FIRE CHIEF PANS BUDGET OFFICER’S OVERTIME ADVICE: As city budget season approaches and Portland Fire & Rescue faces a funding gap, city budget director Tim Grewe offered some tough love in his Feb. 23 budget memo. While he had many suggestions, the main thrust of Grewe’s memo is that the fire bureau must cut down on overtime and, if possible, find alternatives to avoid slashing the budget of Portland Street Response, the non-police response program to mental health calls that operates under the bureau. (Fire officials have warned they may need to slash PSR’s budget to sustain emergency response times.) Fire Chief Ryan Gillespie took umbrage with Grewe’s recommendations. In a March 8 response, Gillespie wrote that he wanted to “correct numerous errors, omissions, and false assumptions” in the budget director’s memo. The chief wrote that Grewe’s recommendations for balancing the budget “each will result in station or apparatus closures, immediately resulting in reduced on-duty emergency response staffing, reduced community and firefighter safety, and increased response times.” Gillespie added that “only the status quo full funding scenario and the Fire proposal will maintain our current level” of response. WW previously examined how the fire bureau’s contract with the firefighters’ union has resulted in abundant opportunities for overtime (“Paying Extra,” Jan. 10).

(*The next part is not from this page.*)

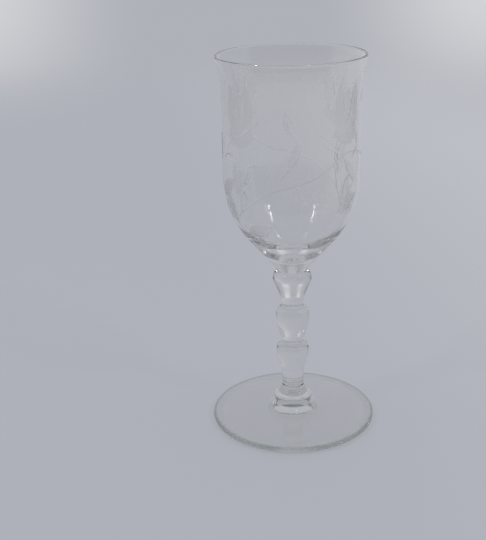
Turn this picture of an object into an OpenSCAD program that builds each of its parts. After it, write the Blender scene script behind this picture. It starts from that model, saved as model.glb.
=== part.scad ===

END TO BOTTLE BILL EXEMPTION LOOMS: The April 1 expiration date approaches for a 30-day exemption from the Oregon Bottle Bill that Gov. Tina Kotek granted Feb. 29 to the Safeway at Southwest 10th Avenue and Jefferson Street, and an adjacent Plaid Pantry on 11th. The goal of the exemption was to see whether pausing the return of individual bottles and cans to those two stores would decrease the open drug dealing and use in surrounding blocks (“House of Cans,” WW, Feb. 7). Neighbors, who have deluged Kotek’s office with emails in the past week, say there has been an improvement in their quality of life, and implored Kotek to extend the exemption. “We appreciate the novel and effective approach you applied to the localized fentanyl problem plaguing the blocks surrounding our homes by eliminating the availability of drug money,” nearby resident Dorothy Kemp wrote in a typical message. “Please, please permanently extend the program suspension. Our safety, livelihoods and health depend on its continuance.” Kotek spokeswoman Elisabeth Shepard says the governor hasn’t made up her mind what she’ll do but will announce a decision after consultation with city and county leaders.
NONPROFITS RELEASE JOINT QUESTIONNAIRE FOR CITY COUNCIL HOPEFULS: More than 60 candidates have filed to run for Portland City Council this November, which creates a logistical challenge for organizations that issue endorsements: how to sort through so many hopefuls. A group of progressive nonprofits has agreed on a joint vetting strategy. Oregon Futures Lab, a progressive political advocacy group, released a list of questions for City Council candidates earlier this month. It will send all responses to a group of progressive nonprofits that plan to endorse in the fall election. The questions offer a peek into what the participating nonprofits—all of whom were supporters of the charter reform measure that created the upcoming government overhaul—are looking for in candidates. Questions include: “Which groups, organizations and/or notable individuals do you consider among your base?” and “How should communities of color and other intersectional communities continue to hold you accountable as an elected official?” Candidates are also asked to name their top three campaign issues and how they affect communities of color and “other intersectional communities.” Organizations participating in the questionnaire include APANO Action Fund, Building Power for Communities of Color, East County Rising, and NAYA Action Fund, most political arms of prominent social service nonprofits in Portland.
VEGA PEDERSON VOICES SUPPORT FOR CITY’S OUTREACH CONTRACT: Meanwhile, controversy has intensified around the role nonprofits will play in educating voters about Portland’s new ranked-choice voting system. Last month, City Commissioners Dan Ryan and Rene Gonzalez raised concerns about a $675,000 city contract and which groups would receive portions of the funding. But on March 21, Multnomah County Chair Jessica Vega Pederson wrote in a letter to Mayor Ted Wheeler that “this is not a concern shared by Multnomah County.” Ryan and Gonzalez note that the nonprofits likely to receive funding for voter education also have political arms that will endorse candidates in the November City Council races. The two commissioners asked city staff, unsuccessfully, to prohibit any nonprofit that received contract funds from endorsing in the upcoming election. Ryan’s office later requested that city staff add a provision to the contract that would ban nonprofits from receiving any city money for five years if they violate federal rules governing political activities by 501(c)(3) and 501(c)(4) tax-exempt organizations, another suggestion that was shot down internally. In her March 21 letter, Vega Pederson wrote: “There are deep inequities in voter participation, and these targeted activities are crucial for ensuring that all voters, including those from underserved communities and locations, are prepared to vote using the new system.”